Story: This past week, I attended a conference in San Francisco regarding culture in organizations. Great speakers like Adam Grant (Give and Take, Originals, Option B), Susan Cain (Quiet Revolution) and Lindsay McGregor (Primed to Perform) provided much insight around building more advanced cultures. Still, as I listened to many of the conversations around me, perhaps the most important ingredient in making cultures phenomenal was a subplot that has yet to find the “main stage.”

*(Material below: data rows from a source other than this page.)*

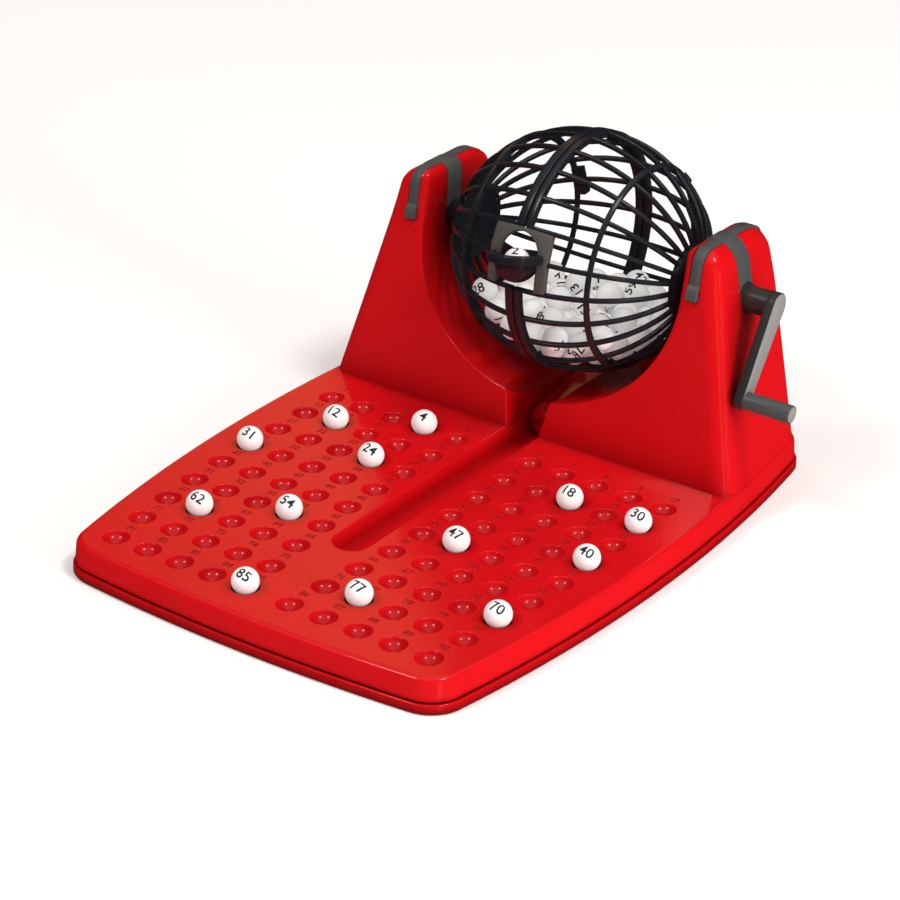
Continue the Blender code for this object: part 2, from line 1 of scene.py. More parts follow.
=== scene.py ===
"""Looks for the bingo cage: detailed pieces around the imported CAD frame, in metres, +Z up."""

import json
import math
from math import cos, pi, radians, sin, sqrt

import bmesh
import bpy
import numpy as np
from mathutils import Matrix, Vector


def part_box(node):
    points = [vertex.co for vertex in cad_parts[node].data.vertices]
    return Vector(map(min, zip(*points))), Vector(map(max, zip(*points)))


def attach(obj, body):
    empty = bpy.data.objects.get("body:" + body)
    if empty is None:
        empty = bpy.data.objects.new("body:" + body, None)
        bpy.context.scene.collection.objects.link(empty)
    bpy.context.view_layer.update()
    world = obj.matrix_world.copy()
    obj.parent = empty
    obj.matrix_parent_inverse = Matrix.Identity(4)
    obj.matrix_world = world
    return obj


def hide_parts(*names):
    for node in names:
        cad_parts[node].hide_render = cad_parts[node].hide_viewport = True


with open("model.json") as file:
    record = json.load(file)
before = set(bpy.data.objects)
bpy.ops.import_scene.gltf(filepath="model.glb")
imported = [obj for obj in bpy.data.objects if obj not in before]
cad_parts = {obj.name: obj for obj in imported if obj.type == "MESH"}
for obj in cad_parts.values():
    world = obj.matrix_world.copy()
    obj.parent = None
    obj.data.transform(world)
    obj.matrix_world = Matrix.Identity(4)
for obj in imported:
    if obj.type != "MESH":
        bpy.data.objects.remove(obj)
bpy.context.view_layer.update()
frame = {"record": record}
record = frame["record"]

# Sizes that the frame gives.
BASE_LOW, BASE_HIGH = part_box("base_plate")
TRAY_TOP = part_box("base_tray")[1].z
HALF_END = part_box("right_cage_half")[1].x
SPIN = next(joint for joint in record["behaviour"]["joints"] if joint["name"] == "cage_spin")
AXLE_Y = SPIN["pos_m"][1]
AXLE_Z = SPIN["pos_m"][2]

# Base outline, as in the CAD.
BASE_HALF = BASE_HIGH.x
BASE_FRONT = BASE_LOW.y
BASE_BACK = BASE_HIGH.y
SIDE_BOW = 0.800
SIDE_BOW_Y = 0.015
FRONT_BOW = 0.870
BACK_BOW = 1.500
BASE_CORNER = 0.018
FLANGE_TOP = 0.0050
DECK_TOP = TRAY_TOP

# Pits.
PIT_ROWS = 9
PIT_COLUMNS = 5
ROW_PITCH = 0.0211
COLUMN_PITCH = 0.018175
FIRST_ROW_Y = 0.0390
FIRST_COLUMN_X = 0.0207
STRAIGHT_ROWS = 5
TAPER = 0.0088
PIT_SIDES = 40
PIT_MOUTH = 0.0060
PIT_BOWL = 0.00681
PIT_FILLET = 0.0005

# Channel.
CHANNEL_HALF = 0.009
CHANNEL_FRONT = -0.078
CHANNEL_FLOOR = 0.0058
CHANNEL_BACK = 0.084

# Stand.
STAND_FRONT = 0.0643
STAND_BACK = 0.1400
STAND_TOP = 0.123
FRONT_LEAN = 0.191
BACK_LEAN = 0.025
SIDE_LEAN = 0.215
STAND_INSET = 0.0030
CUT_HALF_WIDTH = 0.071
CUT_DEPTH = 0.0635
SIDE_REFERENCE_Y = 0.100
THROAT_TOP = (0.0122, 0.0341)
THROAT_FOOT = (0.0088, 0.0155)
SKIRT_FOOT = 0.0082
CREST_Y = 0.1200
CREST_RADIUS = 0.0250
CREST_FADE = (0.092, 0.121)
TOP_INNER_FILLET = 0.0045
TOP_OUTER_FILLET = 0.012
LIP_THICK = 0.0030
LIP_DROP = 0.007
GROOVE_HALF = 0.0150
GROOVE_RADIUS = 0.0735
GROOVE_FILLET = 0.004
BORE_RADIUS = 0.0044

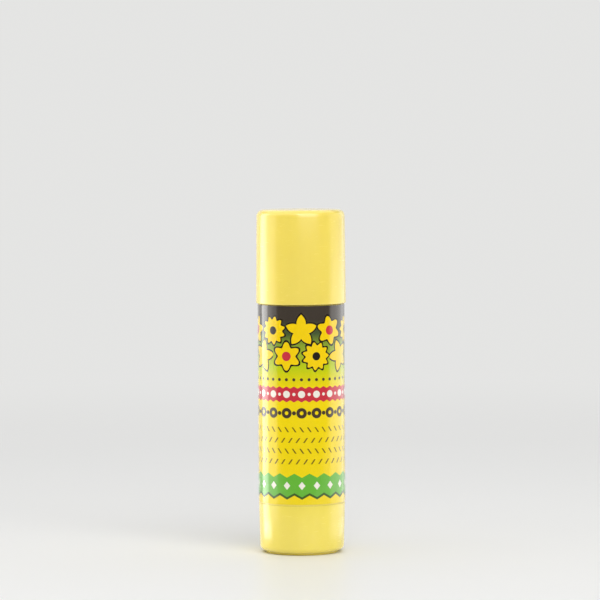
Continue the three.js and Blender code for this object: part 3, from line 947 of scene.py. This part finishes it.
class GLUESTICK_OT_tube(bpy.types.Operator):
    """Tube: body, neck with its snap bead, bore with guide ribs, bulkhead and spigot"""

    bl_idname = "gluestick.tube"
    bl_label = "Tube"

    def execute(self, context):
        tube = settings().tube
        mouth, foot, body = highest("barrel"), lowest("barrel"), outermost("barrel")
        crest = tube.shoulder + tube.bead_rise
        snap = bead(tube.neck_radius, crest, tube.bead_height, tube.bead_width, tube.edge, tube.edge)
        bulkhead = tube.body_low + tube.bulkhead_rise
        deck = bulkhead + tube.bulkhead_thickness
        outline = [
            (tube.spigot_bore, foot, tube.edge),
            (tube.spigot_radius, foot, 2 * tube.edge),
            (tube.spigot_radius, tube.body_low, 0.0),
            (body, tube.body_low, tube.edge),
            (body, tube.shoulder, tube.edge),
            (tube.neck_radius, tube.shoulder, tube.edge),
            *snap,
            (tube.neck_radius, mouth, tube.lip),
            (tube.bore_radius, mouth, tube.lip),
            (tube.bore_radius, deck, tube.edge),
            (tube.bearing_radius, deck, tube.edge),
            (tube.bearing_radius, bulkhead, 0.0),
            (tube.spigot_bore, bulkhead, 0.0),
        ]
        mesh = turned(outline, closed=True)
        self.raise_guides(mesh, tube, deck, mouth - tube.guide_stop)
        plastic = polished_plastic("tube", settings().finishes.cap_roughness)
        dressed(object_of(mesh, "tube"), plastic, "tube", "tube_plastic", "barrel")
        return {"FINISHED"}

    @staticmethod
    def raise_guides(mesh, tube, deck, top):
        """Pushes four narrow strips of the bore's wall inwards."""
        low = deck + SOFT
        wall = []
        for face in mesh.faces:
            centre = face.calc_center_median()
            upright = abs(face.normal.z) < 0.1
            if upright and abs(centre.xy.length - tube.bore_radius) < NEAR and centre.z > deck:
                wall.append(face)
        for height in (low, top):
            geometry = list({part for face in wall for part in (*face.verts, *face.edges)}) + wall
            cut = bmesh.ops.bisect_plane(mesh, geom=geometry, plane_co=(0, 0, height), plane_no=UP)
            wall = kept(cut, bmesh.types.BMFace)
        facet = FULL / settings().segments
        for corner in range(4):
            middle = math.pi / 4 + corner * QUARTER
            inwards = Vector((-math.cos(middle), -math.sin(middle), 0.0))
            strip = []
            for face in wall:
                centre = face.calc_center_median()
                off = abs(math.remainder(math.atan2(centre.y, centre.x) - middle, FULL))
                if off < facet and low < centre.z < top:
                    strip.append(face)
            pushed = bmesh.ops.extrude_face_region(mesh, geom=strip)
            moved = kept(pushed, bmesh.types.BMVert)
            bmesh.ops.translate(mesh, verts=moved, vec=inwards * tube.guide_height)
            bmesh.ops.delete(mesh, geom=strip, context="FACES_ONLY")
            wall = [face for face in wall if face.is_valid]
        bmesh.ops.recalc_face_normals(mesh, faces=mesh.faces[:])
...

Key Point: In my view, the urgent agenda topic for real cultural breakthrough in organizations is self-compassion. Actually, it may feel counterintuitive or even paradoxical, that in searching for organization “silver bullets,” exponential progress in developing, high performing cultures, accelerates most rapidly from the prerequisite of having a majority of employees with a healthy mindset of deeply caring for oneself first. This provides a solid platform to fully translate this way of thinking to others, and ultimately the organization at large. In support of this, I want to introduce you to Dr. Kristin Neff, in case you haven’t met. The following is her brief explanation:
“Having compassion for oneself is really no different than having compassion for others. Think about what the experience of compassion feels like. First, to have compassion for others you must notice that they are suffering. If you ignore that homeless person on the street, you can’t feel compassion for how difficult his or her experience is. Second, compassion involves feeling moved by others’ suffering so that your heart responds to their pain (the word compassion literally means to ‘suffer with’). When this occurs, you feel warmth, caring, and the desire to help the suffering person in some way. Having compassion also means that you offer understanding and kindness to others when they fail or make mistakes, rather than judging them harshly. Finally, when you feel compassion for another (rather than mere pity), it means that you realize that suffering, failure, and imperfection is part of the shared human experience. ‘There but for fortune go I.’
Self-compassion involves acting the same way towards yourself when you are having a difficult time, fail, or notice something you don’t like about yourself. Instead of just ignoring your pain with a ‘stiff upper lip’ mentality, you stop to tell yourself ‘this is really difficult right now,’ how can I comfort and care for myself in this moment?
Instead of mercilessly judging and criticizing yourself for various inadequacies or shortcomings, self-compassion means you are kind and understanding when confronted with personal failings – after all, who ever said you were supposed to be perfect?
You may try to change in ways that allow you to be more healthy and happy, but this is done because you care about yourself, not because you are worthless or unacceptable as you are. Perhaps most importantly, having compassion for yourself means that you honor and accept your humanness. Things will not always go the way you want them to. You will encounter frustrations, losses will occur, you will make mistakes, bump up against your limitations, fall short of your ideals. This is the human condition, a reality shared by all of us. The more you open your heart to this reality instead of constantly fighting against it, the more you will be able to feel compassion for yourself and all your fellow humans in the experience of life.”
I also want to emphasize that self-compassion is NOT self-pity, self-indulgence, self-esteem or misguided self-accountability.
Personal Leadership Moves:
- To assess how much you understand and live with self-compassion, I encourage you take this survey.
- Consider investing more in the development of becoming more self-compassionate.
- I believe it is very difficult to be truly abundant as a leader without a very well-developed practice of self-compassion. Advancing others starts with evolving oneself first. The genuine capability of inspiring true and sustainable greatness in others depends upon it.
Self-compassion in Personal Leadership,
One Millennial View: Taking the test above was a little eye opening. For me, it’ll take some new learning to help me classify self-compassion differently from self-pity, but the teachings are there. I’m fairly conditioned to be the “stiff upper lip” type, and achieving some sort of self-compassion award won’t happen overnight. But thanks to folks like Dr. Neff, it’s at least a concept I can start thinking about.